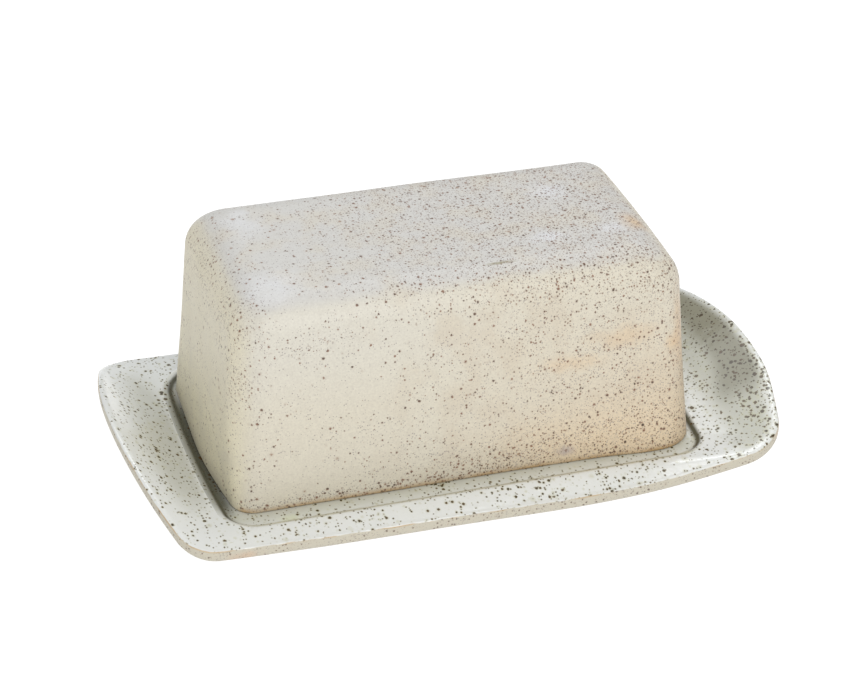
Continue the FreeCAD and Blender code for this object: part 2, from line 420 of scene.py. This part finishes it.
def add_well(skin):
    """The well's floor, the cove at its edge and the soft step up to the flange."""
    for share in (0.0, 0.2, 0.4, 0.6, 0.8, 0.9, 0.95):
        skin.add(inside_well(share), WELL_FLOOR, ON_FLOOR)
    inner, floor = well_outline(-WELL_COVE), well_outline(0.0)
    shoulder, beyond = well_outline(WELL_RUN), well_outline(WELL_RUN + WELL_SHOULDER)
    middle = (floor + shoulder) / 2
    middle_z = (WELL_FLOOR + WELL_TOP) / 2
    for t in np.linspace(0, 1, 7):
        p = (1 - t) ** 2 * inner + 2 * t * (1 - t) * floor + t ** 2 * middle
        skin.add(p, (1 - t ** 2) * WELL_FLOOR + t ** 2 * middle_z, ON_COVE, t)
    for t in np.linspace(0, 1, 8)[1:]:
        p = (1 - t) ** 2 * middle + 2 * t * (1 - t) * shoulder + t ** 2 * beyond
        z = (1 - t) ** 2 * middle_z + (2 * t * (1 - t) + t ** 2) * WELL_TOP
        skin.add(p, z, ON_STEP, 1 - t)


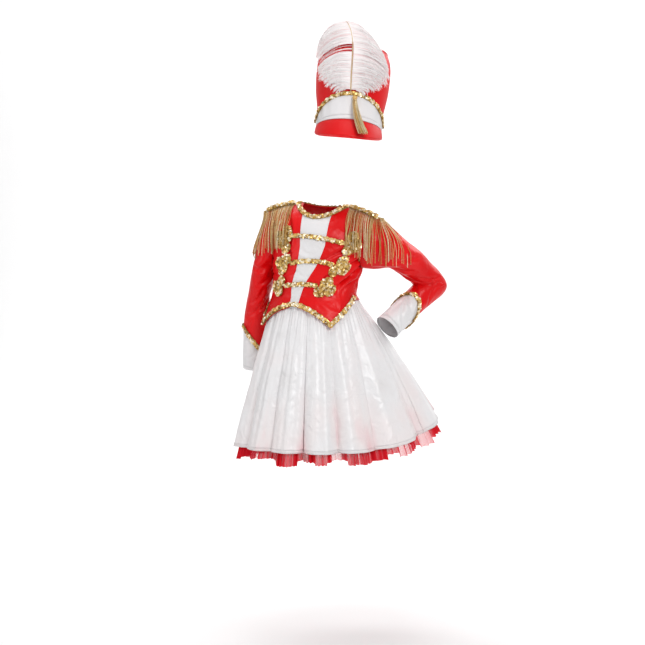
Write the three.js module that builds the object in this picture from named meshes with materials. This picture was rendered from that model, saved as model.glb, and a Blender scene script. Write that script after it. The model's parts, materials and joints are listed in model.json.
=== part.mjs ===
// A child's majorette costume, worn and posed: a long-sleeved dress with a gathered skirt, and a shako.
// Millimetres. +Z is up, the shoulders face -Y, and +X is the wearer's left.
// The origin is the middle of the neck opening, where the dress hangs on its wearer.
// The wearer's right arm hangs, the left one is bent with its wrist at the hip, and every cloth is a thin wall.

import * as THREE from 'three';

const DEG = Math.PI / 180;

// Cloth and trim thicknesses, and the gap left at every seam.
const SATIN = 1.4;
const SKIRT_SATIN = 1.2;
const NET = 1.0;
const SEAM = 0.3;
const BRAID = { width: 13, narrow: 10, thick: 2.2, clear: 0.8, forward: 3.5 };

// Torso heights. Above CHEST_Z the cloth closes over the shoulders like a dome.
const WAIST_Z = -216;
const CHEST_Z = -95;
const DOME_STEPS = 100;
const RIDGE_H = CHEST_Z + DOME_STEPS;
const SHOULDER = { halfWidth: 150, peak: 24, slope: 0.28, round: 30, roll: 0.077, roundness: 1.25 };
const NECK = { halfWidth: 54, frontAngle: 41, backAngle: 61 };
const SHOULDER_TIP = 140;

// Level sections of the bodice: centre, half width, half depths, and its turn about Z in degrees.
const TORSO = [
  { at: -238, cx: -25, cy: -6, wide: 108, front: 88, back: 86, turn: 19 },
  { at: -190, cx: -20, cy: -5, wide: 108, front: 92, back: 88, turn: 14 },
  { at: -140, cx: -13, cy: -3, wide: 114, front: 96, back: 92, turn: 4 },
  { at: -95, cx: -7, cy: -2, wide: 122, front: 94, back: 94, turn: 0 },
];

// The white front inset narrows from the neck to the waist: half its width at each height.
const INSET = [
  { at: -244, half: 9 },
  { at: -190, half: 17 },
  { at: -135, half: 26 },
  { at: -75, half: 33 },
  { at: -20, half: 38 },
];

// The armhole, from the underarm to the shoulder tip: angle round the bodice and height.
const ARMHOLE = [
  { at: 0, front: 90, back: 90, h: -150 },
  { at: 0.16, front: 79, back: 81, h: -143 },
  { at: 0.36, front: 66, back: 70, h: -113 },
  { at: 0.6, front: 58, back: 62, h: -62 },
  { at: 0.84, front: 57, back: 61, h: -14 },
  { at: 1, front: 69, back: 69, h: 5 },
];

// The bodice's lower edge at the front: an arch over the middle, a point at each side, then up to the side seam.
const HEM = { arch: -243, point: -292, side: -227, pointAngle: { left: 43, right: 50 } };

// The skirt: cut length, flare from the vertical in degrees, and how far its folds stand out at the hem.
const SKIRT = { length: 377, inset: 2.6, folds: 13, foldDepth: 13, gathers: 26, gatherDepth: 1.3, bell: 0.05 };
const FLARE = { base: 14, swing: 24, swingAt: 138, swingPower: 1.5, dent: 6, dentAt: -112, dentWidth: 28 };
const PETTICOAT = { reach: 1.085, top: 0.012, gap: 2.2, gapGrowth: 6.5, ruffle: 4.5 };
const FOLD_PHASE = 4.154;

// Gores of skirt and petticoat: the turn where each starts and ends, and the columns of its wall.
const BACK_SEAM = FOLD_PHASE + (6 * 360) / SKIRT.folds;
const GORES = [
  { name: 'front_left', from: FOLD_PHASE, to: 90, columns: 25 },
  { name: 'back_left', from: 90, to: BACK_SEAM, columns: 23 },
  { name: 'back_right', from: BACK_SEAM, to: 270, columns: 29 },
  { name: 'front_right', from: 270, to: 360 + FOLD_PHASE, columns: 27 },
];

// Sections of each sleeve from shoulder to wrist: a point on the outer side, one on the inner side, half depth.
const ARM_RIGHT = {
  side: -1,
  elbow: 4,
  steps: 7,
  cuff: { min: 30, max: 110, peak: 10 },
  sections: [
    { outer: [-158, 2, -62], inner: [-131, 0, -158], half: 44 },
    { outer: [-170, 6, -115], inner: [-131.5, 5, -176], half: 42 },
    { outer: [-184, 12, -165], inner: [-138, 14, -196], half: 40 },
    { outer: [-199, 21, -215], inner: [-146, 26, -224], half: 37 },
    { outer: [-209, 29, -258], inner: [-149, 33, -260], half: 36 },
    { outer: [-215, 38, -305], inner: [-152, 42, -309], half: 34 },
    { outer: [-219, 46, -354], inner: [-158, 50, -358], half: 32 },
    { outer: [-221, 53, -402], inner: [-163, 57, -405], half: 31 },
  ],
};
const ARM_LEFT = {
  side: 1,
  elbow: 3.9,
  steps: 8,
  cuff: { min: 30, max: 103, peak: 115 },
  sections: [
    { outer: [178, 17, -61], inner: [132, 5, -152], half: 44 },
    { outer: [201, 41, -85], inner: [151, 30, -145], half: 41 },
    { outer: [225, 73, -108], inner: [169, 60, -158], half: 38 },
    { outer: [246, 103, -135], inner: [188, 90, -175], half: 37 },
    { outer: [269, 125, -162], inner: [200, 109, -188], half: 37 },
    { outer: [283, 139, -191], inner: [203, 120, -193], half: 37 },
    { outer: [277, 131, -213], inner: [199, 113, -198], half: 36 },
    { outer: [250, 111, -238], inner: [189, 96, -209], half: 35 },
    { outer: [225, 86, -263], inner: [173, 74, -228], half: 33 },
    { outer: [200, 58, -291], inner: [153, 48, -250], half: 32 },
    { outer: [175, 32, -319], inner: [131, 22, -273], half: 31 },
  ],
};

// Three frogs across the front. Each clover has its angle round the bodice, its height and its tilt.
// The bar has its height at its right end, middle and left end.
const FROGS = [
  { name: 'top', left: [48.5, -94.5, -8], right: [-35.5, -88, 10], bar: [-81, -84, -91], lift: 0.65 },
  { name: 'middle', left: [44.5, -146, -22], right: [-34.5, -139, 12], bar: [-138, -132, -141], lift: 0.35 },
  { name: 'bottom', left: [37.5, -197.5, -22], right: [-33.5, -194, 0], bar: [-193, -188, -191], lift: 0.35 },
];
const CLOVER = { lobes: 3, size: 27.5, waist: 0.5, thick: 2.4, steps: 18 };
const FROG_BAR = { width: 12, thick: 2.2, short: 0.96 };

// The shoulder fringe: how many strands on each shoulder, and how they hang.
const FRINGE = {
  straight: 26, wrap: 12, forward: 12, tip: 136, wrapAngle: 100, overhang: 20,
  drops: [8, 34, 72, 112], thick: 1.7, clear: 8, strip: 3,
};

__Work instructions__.
The answer should consist of the lines from the first line of the entries through the line with "a thin wall.", copied exactly.

__Answer to the exercise__.
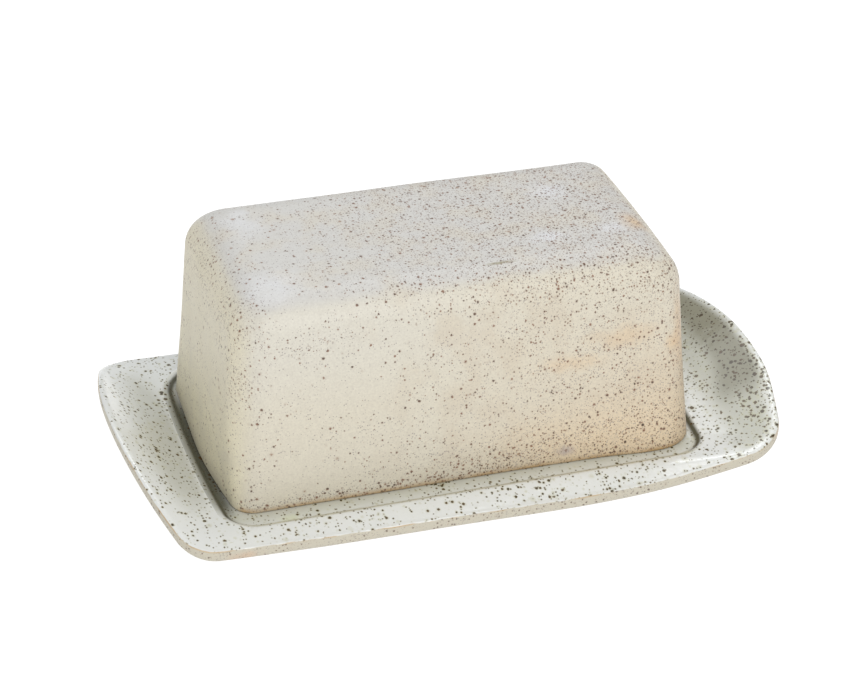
Continue the FreeCAD and Blender code for this object: part 2, from line 420 of scene.py. This part finishes it.
def add_well(skin):
    """The well's floor, the cove at its edge and the soft step up to the flange."""
    for share in (0.0, 0.2, 0.4, 0.6, 0.8, 0.9, 0.95):
        skin.add(inside_well(share), WELL_FLOOR, ON_FLOOR)
    inner, floor = well_outline(-WELL_COVE), well_outline(0.0)
    shoulder, beyond = well_outline(WELL_RUN), well_outline(WELL_RUN + WELL_SHOULDER)
    middle = (floor + shoulder) / 2
    middle_z = (WELL_FLOOR + WELL_TOP) / 2
    for t in np.linspace(0, 1, 7):
        p = (1 - t) ** 2 * inner + 2 * t * (1 - t) * floor + t ** 2 * middle
        skin.add(p, (1 - t ** 2) * WELL_FLOOR + t ** 2 * middle_z, ON_COVE, t)
    for t in np.linspace(0, 1, 8)[1:]:
        p = (1 - t) ** 2 * middle + 2 * t * (1 - t) * shoulder + t ** 2 * beyond
        z = (1 - t) ** 2 * middle_z + (2 * t * (1 - t) + t ** 2) * WELL_TOP
        skin.add(p, z, ON_STEP, 1 - t)


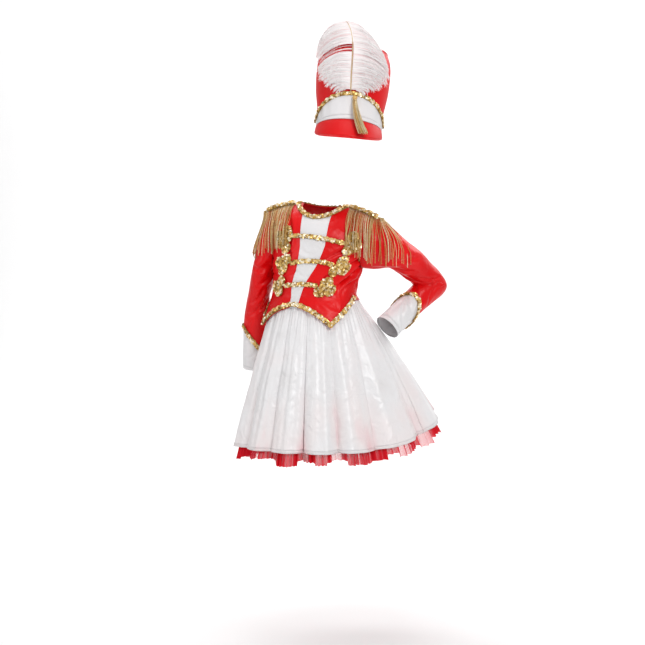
Write the three.js module that builds the object in this picture from named meshes with materials. This picture was rendered from that model, saved as model.glb, and a Blender scene script. Write that script after it. The model's parts, materials and joints are listed in model.json.
=== part.mjs ===
// A child's majorette costume, worn and posed: a long-sleeved dress with a gathered skirt, and a shako.
// Millimetres. +Z is up, the shoulders face -Y, and +X is the wearer's left.
// The origin is the middle of the neck opening, where the dress hangs on its wearer.
// The wearer's right arm hangs, the left one is bent with its wrist at the hip, and every cloth is a thin wall.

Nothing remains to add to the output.